Ultra optimised solution: Call their uncle to the brothers house Then it would take only 5hrs😂😂😂

I did it this way in my head: Once I figured out that to maximize efficiency, all 3 brothers needed to arrive at the same time, and that meant the "walking" brothers each had to walk (and ride) the same distance, I called the walking distance "X". The dropoff point is X from the destination, and when the biker returns to the pickup point, it will be X from the origin. The distance in between the pickup and dropoff is "Y". The entire distance can be split in three sections: X -> Y -> X Now the question is: how far is X and Y? To figure it out, we can compare how far the brothers go in the same time period; from the start until the original walker is picked up by the rider. One brother walks distance X to the pickup in the time that the biker goes X+Y to the dropoff, then Y again back to the pickup, or X+2Y. We know that riding is 4x as fast as walking (60km/h) / (15km/h), so if the walker went X, he would have gone 4X, had he been riding.
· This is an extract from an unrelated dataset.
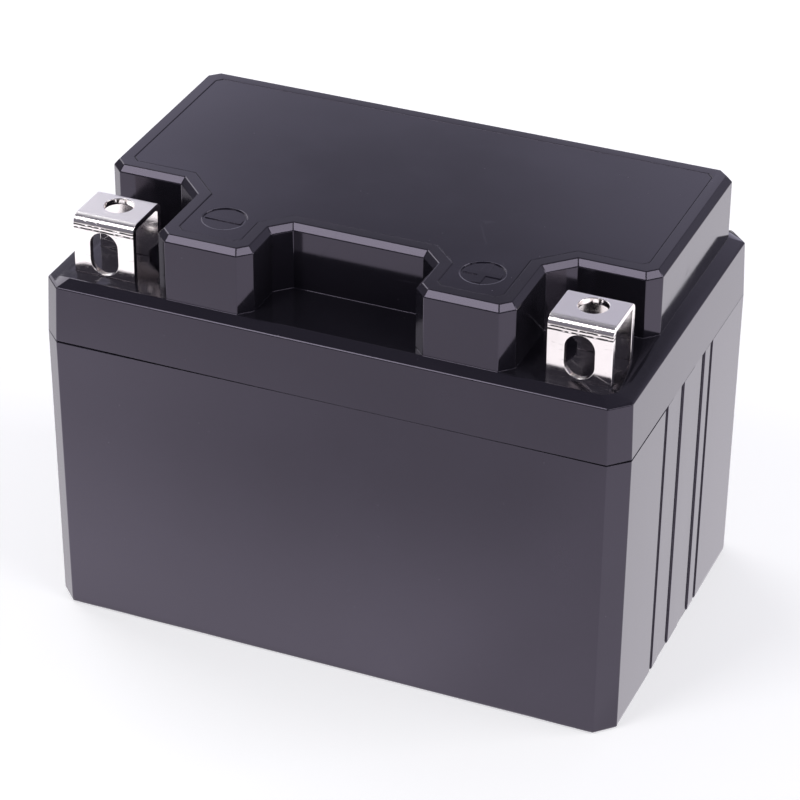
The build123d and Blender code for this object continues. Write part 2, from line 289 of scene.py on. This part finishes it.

We know that the distance the rider went, and the distance the walker would have went if he were riding, are equal Therefore the equation is X+2Y=4X reduce to Y=1.5X The distance from origin to destination can now be rewritten as a ratio: 1:1.5:1 (from X:Y:X) To use integers for ease, double it to 2:3:2 This splits the total distance into sevenths, X is 2/7 of the total distance, and Y is 3/7 of the total distance So the "walking" brothers walk 2/7 of the way and ride 5/7 of the way The rider rides 5/7 of the way (X+Y), drops off his brother, rides back 3/7 of the way (Y), picks up the other brother, and rides 5/7 of the way to the origin, for a total of: 5/7 + 3/7 + 5/7 = 13/7 The rider rode 13/7 of the total distance, which was 300km, or 300*13/7=557 & 1/7km 557 1/7km @ 60km/h = 9 2/7 hours No complex equations or calculations required. I'm curious, how easy was it to follow my solution?

If they are brothers in their teens, they will fight for who will go on bike first and end up all three walking dragging their bike along.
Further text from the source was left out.